Cayman tops ranking of money hideouts
Cayman is now the top enabler of financial secrecy in the world, according to the findings from the Tax Justice Network’s Financial Secrecy Index 2020.
In second and third place respectively, were the United States and Switzerland. The Tax Justice Network has called on policymakers to prioritise sanctions against Cayman and the other two countries. This was the first time since 2011 that Switzerland did not take the first place on the ranking.
The Tax Justice Network’s Financial Secrecy Index ranks jurisdictions by their financial sector transparency and the scale of their offshore financial activities. It ranks each country based on how intensely the country’s legal and financial system allows wealthy individuals and criminals to hide and launder money extracted from around the world.
Cayman has increased its supply of financial secrecy to the world by 24%, moving it up from third on the 2018 index to first on the 2020 index”
The index ranks jurisdictions based on their role globally in enabling secretive banking, anonymous shell company ownership, anonymous real estate ownership or other forms of financial secrecy transparency, which in turn facilitates money laundering, tax evasion and huge offshore concentrations of illicit and untaxed wealth, estimated at $21trn to $32trn globally.
It is the first time that Cayman tops this rank, something which happened on the same day that Cayman became the only UK Overseas Territory to be blacklisted by the European Union.
“Cayman has increased its supply of financial secrecy to the world by 24%, moving it up from third on the 2018 index to first on the 2020 index. The deterioration is a result of Cayman increasing the volume of financial services it provides to non-residents by 21%,” the Tax Justice Network said.
“It is also partly due to Cayman’s secrecy score increasing by 4, from 72 to 76 out of 100, after Cayman failed to keep up with methodological updates to the Financial Secrecy Index that reflect the evolving nature of the financial secrecy landscape. The growth of Cayman’s global role points to major risks emanating from its hedge fund industry, which uses companies, trusts and limited partnerships that are cloaked in secrecy,” the report added.
Challenging the TJN’s findings, the chief officer in the financial services ministry, Dax Basdeo, said Cayman’s standards of transparency are based upon recognised global standards, despite the jurisdiction’s blacklisting Tuesday by the European Union.
“Unfortunately, the TJN’s methodology remains flawed, as does their definition of regulatory standards, which are not recognised by any global standard setting body,” Basdeo said. “We do not work in ‘secret’, rather we continue to work cooperatively with tax and law enforcement authorities around the world, as is reflected by independent assessments of our regime.”
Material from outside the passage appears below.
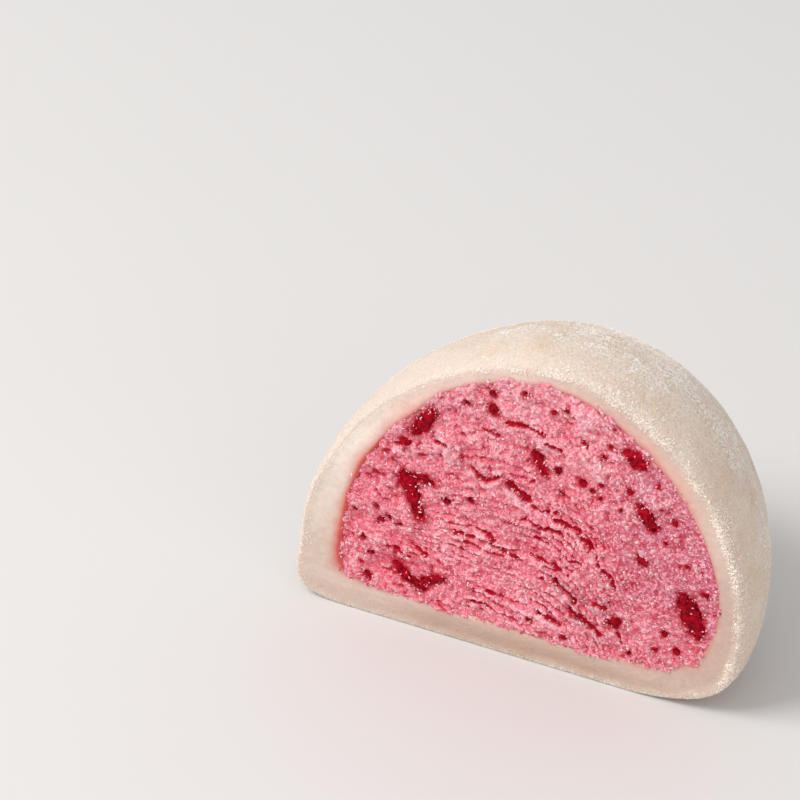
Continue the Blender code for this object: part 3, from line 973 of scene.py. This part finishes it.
def berry_points(lobe, look, seed, turns, front_rings, back_rings):
    """A lens of fruit: an ellipse with a ragged outline, carried in by a sine, flat in front and round behind."""
    across, up, long, width, slope = lobe
    turn = 2 * pi * np.arange(turns) / turns
    u, v = 0.5 * long * np.cos(turn), 0.5 * width * np.sin(turn)
    outline = np.stack((u * cos(radians(slope)) - v * sin(radians(slope)), u * sin(radians(slope)) + v * cos(radians(slope))), -1)
    wander = 1 + look.raggedness * (noise(outline + seed, 0.5, seed) + 0.7 * noise(outline + seed, 0.22, seed + 1))
    tilt = np.concatenate((np.linspace(0, 1, front_rings), 1 + np.linspace(0, 1, back_rings + 1)[1:])) * QUARTER_TURN
    tilt = tilt[:, None]
    places = np.array((across, up)) + outline * (wander * np.sin(tilt))[..., None]
    front = tilt <= QUARTER_TURN + 1e-9
    flesh = rough(places, 0.8, seed + 2) + 0.5 * noise(places, 0.25, seed + 4)
    proud = 0.08 * width * np.cos(tilt) + look.lump_height / MM * flesh * ramp(np.cos(tilt), 0, 0.4)
    depth = look.sink / MM + np.where(front, -proud, -FRUIT_DEPTH_PER_WIDTH * width * np.cos(tilt))
    return np.stack((places[..., 0] * MM + FACE_MIDDLE, FACE_Y + depth * MM, places[..., 1] * MM), axis=-1)


class MOCHI_OT_make_fruit(bpy.types.Operator):
    """Makes the seven pieces of fruit in the cut face, and the small bits scattered between them"""

    bl_idname = "mochi.make_fruit"
    bl_label = "Make fruit"

    def execute(self, context):
        look = context.scene.mochi_fruit
        material = fruit_material(look)
        for number, (name, lobes) in enumerate(FRUIT.items()):
            forms = []
            for step, lobe in enumerate(lobes):
                seed = 200 + 20 * number + 6 * step
                rings = berry_points(lobe, look, seed, FRUIT_TURNS, FRUIT_FRONT_RINGS, FRUIT_BACK_RINGS)
                forms.append(closed_rings(rings, {})[:2])
            points, faces = joined(forms)
            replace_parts(new_piece(f"berry_{name}", points, faces, material, "fruit"), name)
        forms = []
        for number, (across, up, size) in enumerate(FRUIT_BITS):
            slope = 57 * number
            lobe = (across, up, 1.15 * size, 0.8 * size, slope)
            rings = berry_points(lobe, look, 400 + 10 * number, 24, 8, 4)
            forms.append(closed_rings(rings, {})[:2])
        points, faces = joined(forms)
        new_piece("berry_bits", points, faces, material, "fruit")
        return {"FINISHED"}


# ---------------------------------------------------------------------------------------------------------
# Ice, starch and crumbs
# ---------------------------------------------------------------------------------------------------------

CRYSTAL_POINTS = np.array(((1, 0, 0), (-1, 0, 0), (0, 1, 0), (0, -1, 0), (0, 0, 1), (0, 0, -1)), dtype=float)
CRYSTAL_FACES = np.array(
    ((0, 2, 4), (2, 1, 4), (1, 3, 4), (3, 0, 4), (2, 0, 5), (1, 2, 5), (3, 1, 5), (0, 3, 5)), dtype=int
)


def random_turns(count, rng):
    """Random rotations: four random numbers scaled to length 1 and read as a quaternion."""
    numbers = rng.normal(size=(count, 4))
    w, x, y, z = np.moveaxis(numbers / np.linalg.norm(numbers, axis=-1, keepdims=True), -1, 0)
    rows = (
        (1 - 2 * (y * y + z * z), 2 * (x * y - z * w), 2 * (x * z + y * w)),
        (2 * (x * y + z * w), 1 - 2 * (x * x + z * z), 2 * (y * z - x * w)),
        (2 * (x * z - y * w), 2 * (y * z + x * w), 1 - 2 * (x * x + y * y)),
    )
    return np.moveaxis(np.array(rows), -1, 0)


def crystals(middles, widths, rng, stretch=1.0):
    """Eight-faced crystals, each with its own three half lengths and its own turn, and longer by the stretch."""
    count = len(middles)
    halves = 0.5 * widths[:, None] * rng.uniform(0.5, 1.1, (count, 3)) * (1, 1, stretch)
    shapes = CRYSTAL_POINTS * halves[:, None, :]
    points = np.einsum("nij,nkj->nki", random_turns(count, rng), shapes) + middles[:, None, :]
    faces = CRYSTAL_FACES + 6 * np.arange(count)[:, None, None]
    return points.reshape(-1, 3), faces.reshape(-1, 3)


def scattered(grid, weights, count, rng):
    """Random places on a grid of points: a cell by its area times its weight, then a place inside it.

    Gives the places and the surface's direction there, which is the cross product of the cell's diagonals.
    """
    a, b, c, d = grid[:-1, :-1], grid[1:, :-1], grid[1:, 1:], grid[:-1, 1:]
    cross = np.cross(c - a, d - b)
    area = 0.5 * np.linalg.norm(cross, axis=-1)
    chance = (area * weights[:-1, :-1]).ravel()
    cell = rng.choice(len(chance), size=count, p=chance / chance.sum())
    u, v = rng.uniform(0, 1, (2, count, 1))
    corners = [corner.reshape(-1, 3)[cell] for corner in (a, b, c, d)]
    places = corners[0] * (1 - u) * (1 - v) + corners[1] * u * (1 - v) + corners[2] * u * v + corners[3] * (1 - u) * v
    direction = cross.reshape(-1, 3)[cell]
    return places, direction / np.maximum(np.linalg.norm(direction, axis=-1, keepdims=True), 1e-12)


def spread_of_widths(width, count, rng):
    """Widths around the usual one: e to a normal number times 0.35, kept under 2.2 times the usual."""
    return width * np.minimum(np.exp(0.35 * rng.normal(size=count)), 2.2)


class MOCHI_OT_make_ice(bpy.types.Operator):
    """Scatters ice crystals over the filling's cut face, more of them on its raised and frosty parts"""

    bl_idname = "mochi.make_ice"
    bl_label = "Make ice"

    def execute(self, context):
        look = context.scene.mochi_grain
        rng = np.random.default_rng(5)
        face, marks = filling_face(context.scene.mochi_filling)
        inside = ramp(-(face[..., 1] - FACE_Y) / MM, -0.5, -0.25)
        weights = (0.5 + 0.5 * marks["frost"]) * (1 - 0.8 * marks["deep"]) * inside
        places, _ = scattered(face, weights, look.ice_count, rng)
        for lobes in FRUIT.values():
            for lobe in lobes:
                rings = berry_points(lobe, context.scene.mochi_fruit, 200, 40, 12, 4)[2:12]
                on_fruit, _ = scattered(rings, np.ones(rings.shape[:2]), int(1.6 * lobe[2] * lobe[3]), rng)
                places = np.concatenate((places, on_fruit - (0, 0.08 * MM, 0)))
        widths = spread_of_widths(look.ice_size, len(places), rng)
        places[:, 1] += 0.12 * widths
        points, faces = crystals(places, widths, rng, stretch=2.2)
        shade = np.repeat(rng.uniform(0, 1, len(places)), 6)
        new_piece("ice_crystals", points, faces, ice_material(look), "frozen_filling", smooth=False, shade=shade)
        return {"FINISHED"}


class MOCHI_OT_make_starch(bpy.types.Operator):
    """Dusts the skin with starch grains, thicker in its patches, and clumps them along the cut edge"""

    bl_idname = "mochi.make_starch"
    bl_label = "Make starch"

    def execute(self, context):
        look = context.scene.mochi_grain
        rng = np.random.default_rng(6)
        skin, margin, wall, gap_mm = dough_surface(context.scene.mochi_dough)
        marks = dough_marks(skin, margin, wall, gap_mm)
        material = starch_material(look)
        powder = marks["powder"][: len(skin)] ** 2 * ramp(skin[..., 2], 0.1 * MM, 0.6 * MM)
        closed = np.concatenate((skin, skin[:, :1]), axis=1)
        powder = np.concatenate((powder, powder[:, :1]), axis=1)
        self.dust("starch_dust", closed, powder, look.starch_count, look.starch_size, material, rng)

        edge = np.concatenate((skin[-7:], margin[:9]))
        edge = np.concatenate((edge, edge[:, :1]), axis=1)
        clumps = ease(0.15 + 1.0 * rough(edge, 1.5 * MM, 107)) + 0.06
        rise = ramp(edge[..., 2], 1.5 * MM, 7 * MM) * (0.12 + 0.88 * ramp(edge[..., 0], -6 * MM, 3 * MM))
        across = np.linspace(-1.0, 1.3, len(edge))[:, None]
        weights = clumps * rise * bell(across, 0.6)
        self.dust("starch_rim", edge, weights, look.rim_count, look.rim_size, material, rng)
        return {"FINISHED"}

    def dust(self, name, grid, weights, count, width, material, rng):
        """One piece of grains that lie a little sunk in a surface."""
        places, direction = scattered(grid, weights, count, rng)
        widths = spread_of_widths(width, count, rng)
        heart = np.array((FACE_MIDDLE, FACE_Y + 6 * MM, SKIN.waist))
        side = np.sign(np.einsum("ij,ij->i", direction, places - heart))[:, None]
        points, faces = crystals(places + direction * side * 0.12 * widths[:, None], widths, rng)
        points[:, 2] = np.maximum(points[:, 2], 0)
        shade = np.repeat(rng.uniform(0, 1, count), 6)
        new_piece(name, points, faces, material, "rice_dough", smooth=False, shade=shade)


class MOCHI_OT_make_crumbs(bpy.types.Operator):
    """Puts crumbs of filling along its border, most of them at the bottom and the lower right"""

    bl_idname = "mochi.make_crumbs"
    bl_label = "Make crumbs"

    def execute(self, context):
        look = context.scene.mochi_grain
        rng = np.random.default_rng(7)
        turn = rng.uniform(0, 2 * pi, look.crumb_count * 4)
        places = face_place(placed(CORE.points(turn, QUARTER_TURN)))
        low = 1 - ramp(places[:, 1], 2.5, 9)
        right = ramp(places[:, 0], -6, 12)
        chance = 0.25 + low * (0.5 + 1.2 * right)
        kept = rng.choice(len(turn), size=look.crumb_count, replace=False, p=chance / chance.sum())
        border = placed(CORE.points(turn[kept], QUARTER_TURN))
        middle = placed(CORE.centre())
        inward = (middle - border) / np.linalg.norm(middle - border, axis=-1, keepdims=True)
        border = border + inward * (inset_mm(border)[:, None] * MM + rng.normal(0.1, 0.2, (len(kept), 1)) * MM)
        widths = spread_of_widths(look.crumb_size, len(kept), rng)
        border[:, 1] += 0.08 * MM
        points, faces = crystals(border, widths, rng)
        zeros = np.zeros(len(points))
        frost = np.repeat(rng.uniform(0, 1, len(kept)), 6)
        new_piece(
            "filling_crumbs",
            points,
            faces,
            bpy.data.materials["frozen_filling_surface"],
            "frozen_filling",
            deep=zeros,
            frost=frost,
            berry=zeros,
            mauve=zeros,
        )
        return {"FINISHED"}


# ---------------------------------------------------------------------------------------------------------
# Stage
# ---------------------------------------------------------------------------------------------------------

KEY_PLACE = Vector((-0.30, -0.24, 0.46))
FILL_PLACE = Vector((0.45, -0.30, 0.22))
CAMERA_PLACE = Vector((0.092, -0.22704, 0.19273))
TARGET = Vector((0, -0.002, 0.014))


def new_light(name, place, power, width, tint):
    """A square soft light that faces the mochi."""
    data = bpy.data.lights.new(name, "AREA")
    data.energy = power
    data.size = width
    data.color = tint
    light = bpy.data.objects.new(name, data)
    light.location = place
    light.rotation_euler = (TARGET - place).to_track_quat("-Z", "Y").to_euler()
    bpy.context.scene.collection.objects.link(light)


class MOCHI_OT_make_stage(bpy.types.Operator):
    """Makes the pale floor, the soft lights and the camera"""

    bl_idname = "mochi.make_stage"
    bl_label = "Make stage"

    def execute(self, context):
        look = context.scene.mochi_stage
        half = 0.5 * look.floor_width
        corners = np.array(((-half, -half, 0), (half, -half, 0), (half, half, 0), (-half, half, 0)))
        corners[:, 2] = -0.02 * MM
        mesh = bpy.data.meshes.new("floor")
        mesh.from_pydata(corners, [], [(0, 1, 2, 3)])
        mesh.materials.append(floor_material(look))
        floor = bpy.data.objects.new("floor", mesh)
        context.scene.collection.objects.link(floor)

        new_light("key_light", KEY_PLACE, look.key_power, 0.3, (1.0, 0.985, 0.965))
        new_light("fill_light", FILL_PLACE, look.fill_power, 0.5, (1.0, 0.97, 0.94))
        world = bpy.data.worlds.new("soft_sky")
        world.use_nodes = True
        sky = world.node_tree.nodes["Background"]
        sky.inputs["Color"].default_value = (0.98, 0.98, 1.0, 1)
        sky.inputs["Strength"].default_value = look.sky
        context.scene.world = world
        context.scene.view_settings.view_transform = "Standard"

        data = bpy.data.cameras.new("camera")
        data.lens = look.focal_length
        camera = bpy.data.objects.new("camera", data)
        camera.location = CAMERA_PLACE
        camera.rotation_euler = Euler((QUARTER_TURN - look.view_tilt, 0, look.view_turn))
        context.scene.collection.objects.link(camera)
        context.scene.camera = camera
        return {"FINISHED"}


# ---------------------------------------------------------------------------------------------------------
# Panel
# ---------------------------------------------------------------------------------------------------------


class MOCHI_PT_panel(bpy.types.Panel):
    """Lists the mochi's pieces and their settings"""

    bl_idname = "MOCHI_PT_panel"
    bl_label = "Mochi half"
    bl_space_type = "VIEW_3D"
    bl_region_type = "UI"
    bl_category = "Mochi"

    def draw(self, context):
        for group, operators in PANEL_ROWS.items():
            box = self.layout.box()
            look = getattr(context.scene, group)
            for label in look.__annotations__:
                box.prop(look, label)
            for operator in operators:
                box.operator(operator.bl_idname)


PANEL_ROWS = {
    "mochi_dough": (MOCHI_OT_make_dough,),
    "mochi_filling": (MOCHI_OT_make_filling,),
    "mochi_fruit": (MOCHI_OT_make_fruit,),
    "mochi_grain": (MOCHI_OT_make_ice, MOCHI_OT_make_starch, MOCHI_OT_make_crumbs),
    "mochi_stage": (MOCHI_OT_make_stage,),
}
SETTINGS = {
    "mochi_dough": MochiDoughSettings,
    "mochi_filling": MochiFillingSettings,
    "mochi_fruit": MochiFruitSettings,
    "mochi_grain": MochiGrainSettings,
    "mochi_stage": MochiStageSettings,
}
OPERATORS = [operator for row in PANEL_ROWS.values() for operator in row]


def register():
    for name, settings in SETTINGS.items():
        bpy.utils.register_class(settings)
        setattr(bpy.types.Scene, name, PointerProperty(type=settings))
    for kind in (*OPERATORS, MOCHI_PT_panel):
        bpy.utils.register_class(kind)


def unregister():
    for kind in (MOCHI_PT_panel, *reversed(OPERATORS)):
        bpy.utils.unregister_class(kind)
    for name, settings in SETTINGS.items():
        delattr(bpy.types.Scene, name)
        bpy.utils.unregister_class(settings)


def main():
    register()
    bpy.ops.mochi.make_dough()
    bpy.ops.mochi.make_filling()
    bpy.ops.mochi.make_fruit()
    bpy.ops.mochi.make_ice()
    bpy.ops.mochi.make_starch()
    bpy.ops.mochi.make_crumbs()
    bpy.ops.mochi.make_stage()


if __name__ == "__main__":
    main()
Aside from the continuous changes to the legal regime, Basdeo claimed that Cayman’s “transparency and international cooperation frameworks remain in line with evolving global standards. The TJN ignores that the Cayman Islands meets the global standards.”
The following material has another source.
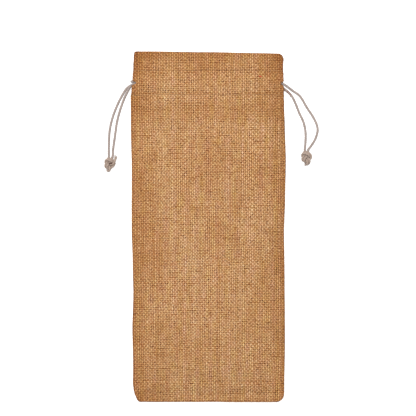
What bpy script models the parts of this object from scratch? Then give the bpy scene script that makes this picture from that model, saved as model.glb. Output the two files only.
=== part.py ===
"""A flat jute bottle bag with two cotton drawcords, lying on its back.

The bag lies on the plane z = 0 with its front up. X runs across the bag, Y runs from its bottom seam
to its mouth, and the origin is under the bag's middle. Two panels are sewn together on three sides.
Their top edges are turned in as facings and stitched twice, which makes a cord channel in each panel.
Two drawcords run through both channels, one with its ends at the left and one at the right.
Lengths are in metres.
"""

import math

import bpy
from mathutils import Vector

MM = 0.001

# The bag as it lies.
BAG_WIDTH = 152.5 * MM
BAG_LENGTH = 351.0 * MM  # at the left edge
MOUTH_DROP = 2.4 * MM  # the mouth is this much lower at the right edge
JUTE = 1.1 * MM
FACING = 1.0 * MM
GAP = 0.3 * MM  # between pieces that touch

# The hem and the cord channel in it, measured along Y.
LOWER_STITCH_Y = 131.4 * MM
UPPER_STITCH_Y = 155.6 * MM
CHANNEL_LOW_Y = 133.6 * MM
CHANNEL_HIGH_Y = 151.0 * MM
FACING_END_Y = 127.0 * MM
SLIT_LOW_Y = 132.8 * MM
SLIT_HIGH_Y = 151.4 * MM

# Distances from the bag's middle line, and the widths of the cloth turned in.
FLAT_X = 44.0 * MM  # the front is level out to here
FACING_X = 66.0 * MM
ALLOWANCE = 9.0 * MM

# Heights of the front panel's underside over the floor: at its middle, over the facing's edge, and
# at the seam.
SEAM_Z = 3.9 * MM
BODY_UNDER = (10.4 * MM, 7.0 * MM, SEAM_Z)
HEM_UNDER = (11.6 * MM, 6.9 * MM, SEAM_Z)
CHANNEL_UNDER = (15.0 * MM, 10.4 * MM, 7.4 * MM)

# Drawcords, knots and threads.
CORD = 2.3 * MM
CORD_STEP = 6.7 * MM
THREAD = 0.7 * MM
FLOOR_CLEARANCE = 0.05 * MM

HALF_WIDTH = BAG_WIDTH / 2
HALF_LENGTH = BAG_LENGTH / 2
BACK_CORD_Z = JUTE + GAP + CORD / 2
BACK_CHANNEL_TOP = JUTE + CORD + 2 * GAP  # underside of the back facing over the cords
EDGE_CORD_Z = BACK_CORD_Z + CORD + GAP
LOOP_TOP_Z = 6.1 * MM  # where a far loop leaves the front channel
LEAN = 0.3 * MM  # how far a front run lies off the channel's middle, to leave room for its travel
FLOOR_CORD_Z = CORD / 2 + FLOOR_CLEARANCE


# Materials

def fabric(name, colour, roughness):
    material = bpy.data.materials.new(name)
    material.use_nodes = True
    shader = material.node_tree.nodes["Principled BSDF"]
    shader.inputs["Base Color"].default_value = (*colour, 1.0)
    shader.inputs["Roughness"].default_value = roughness
    shader.inputs["Metallic"].default_value = 0.0
    return material


def jute(name):
    return fabric(name + "_jute", (0.50, 0.27, 0.12), 0.90)


def cotton(name):
    return fabric(name + "_cotton", (0.66, 0.60, 0.54), 0.85)


def thread(name):
    return fabric(name + "_thread", (0.46, 0.26, 0.12), 0.75)


# Solids

def add_mesh(name, points, faces, material):
    mesh = bpy.data.meshes.new(name)
    mesh.from_pydata(points, [], faces)
    mesh.update()
    mesh.materials.append(material)
    piece = bpy.data.objects.new(name, mesh)
    bpy.context.scene.collection.objects.link(piece)
    return piece


def slab(name, rows, material):
    """A closed sheet. Each row is a list of (x, y, underside z, top z), in order of rising x, and the
    rows go in order of rising y."""
    wide = len(rows[0])
    layer = wide * len(rows)
    points = [(x, y, low) for row in rows for x, y, low, high in row]
    points += [(x, y, high) for row in rows for x, y, low, high in row]
    faces = []
    for r in range(len(rows) - 1):
        for c in range(wide - 1):
            a = r * wide + c
            b = a + wide
            faces.append((a, b, b + 1, a + 1))
            faces.append((layer + a, layer + a + 1, layer + b + 1, layer + b))
    edge = list(range(wide))
    edge += [r * wide + wide - 1 for r in range(1, len(rows))]
    edge += [layer - 2 - c for c in range(wide - 1)]
    edge += [r * wide for r in range(len(rows) - 2, 0, -1)]
    for here, after in zip(edge, edge[1:] + edge[:1]):
        faces.append((here, after, layer + after, layer + here))
    return add_mesh(name, points, faces, material)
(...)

The United States is now one the world’s most complicit country in helping individuals hide money from the rule of law, coming in at number two. Also on the top 10 list are Hong Kong, Singapore, Luxembourg, Japan, the Netherlands, the British Virgin Islands and the United Arab Emirates.
Hong Kong and Singapore have fared marginally better in preventing illicit and illegitimate or abusive financial flows compared to 2018, but have maintained their rankings.
Australia continues to host significant quantities of illicit funds from outside the country and is not doing enough to counter money laundering and tax avoidance.
The UK edged closer to the top 10 most secretive financial systems in the world. It ranked 12th out of 133 countries, having shot up from its previous slot at 23rd. While the UK was likely to diverge from EU regulations on trade in financial services as a result of Brexit, the study claimed this could be good news for the rest of the EU. It meant the UK could not block anti-tax haven laws from being adopted in Brussels, and would not be in a position to defend the financial practices of its crown dependencies and overseas territories such as the Cayman Islands, as it has done in the past, the Guardian reported.